REQUIRED TASK:
Count how many lines below contain the word "joints", then give that number alone.

DATA SECTION:
+++++

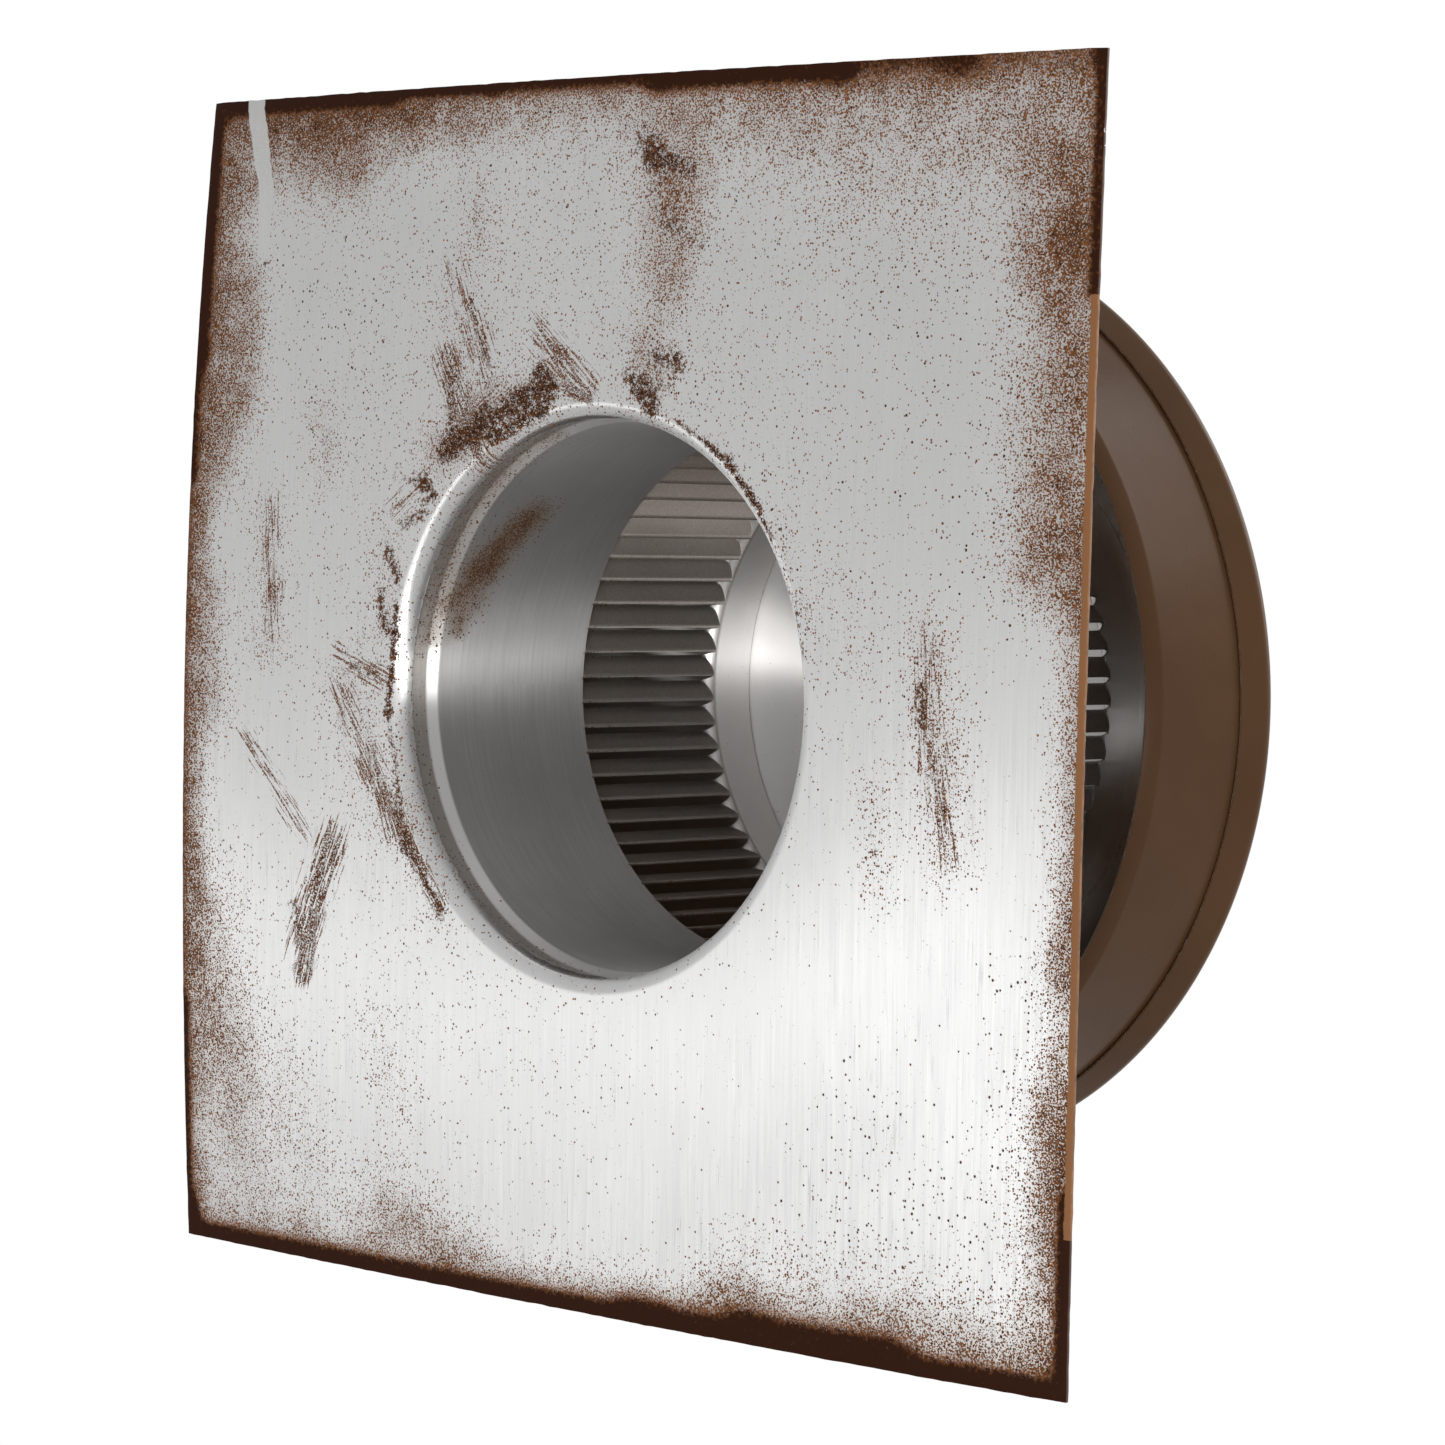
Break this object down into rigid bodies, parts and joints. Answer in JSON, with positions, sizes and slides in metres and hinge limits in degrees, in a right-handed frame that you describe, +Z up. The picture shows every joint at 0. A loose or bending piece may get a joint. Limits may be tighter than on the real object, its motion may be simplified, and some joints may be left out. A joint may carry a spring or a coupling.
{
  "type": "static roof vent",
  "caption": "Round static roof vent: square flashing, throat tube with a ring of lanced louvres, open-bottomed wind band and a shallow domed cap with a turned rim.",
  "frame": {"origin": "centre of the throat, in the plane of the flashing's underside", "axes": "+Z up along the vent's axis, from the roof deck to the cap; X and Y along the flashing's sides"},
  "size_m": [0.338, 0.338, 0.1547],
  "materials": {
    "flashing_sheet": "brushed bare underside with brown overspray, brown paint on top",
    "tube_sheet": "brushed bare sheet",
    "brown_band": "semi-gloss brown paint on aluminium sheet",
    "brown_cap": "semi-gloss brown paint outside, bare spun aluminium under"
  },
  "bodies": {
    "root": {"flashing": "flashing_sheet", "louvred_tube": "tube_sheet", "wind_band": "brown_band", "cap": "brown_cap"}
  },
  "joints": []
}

+++++

FINISHED ANSWER:
2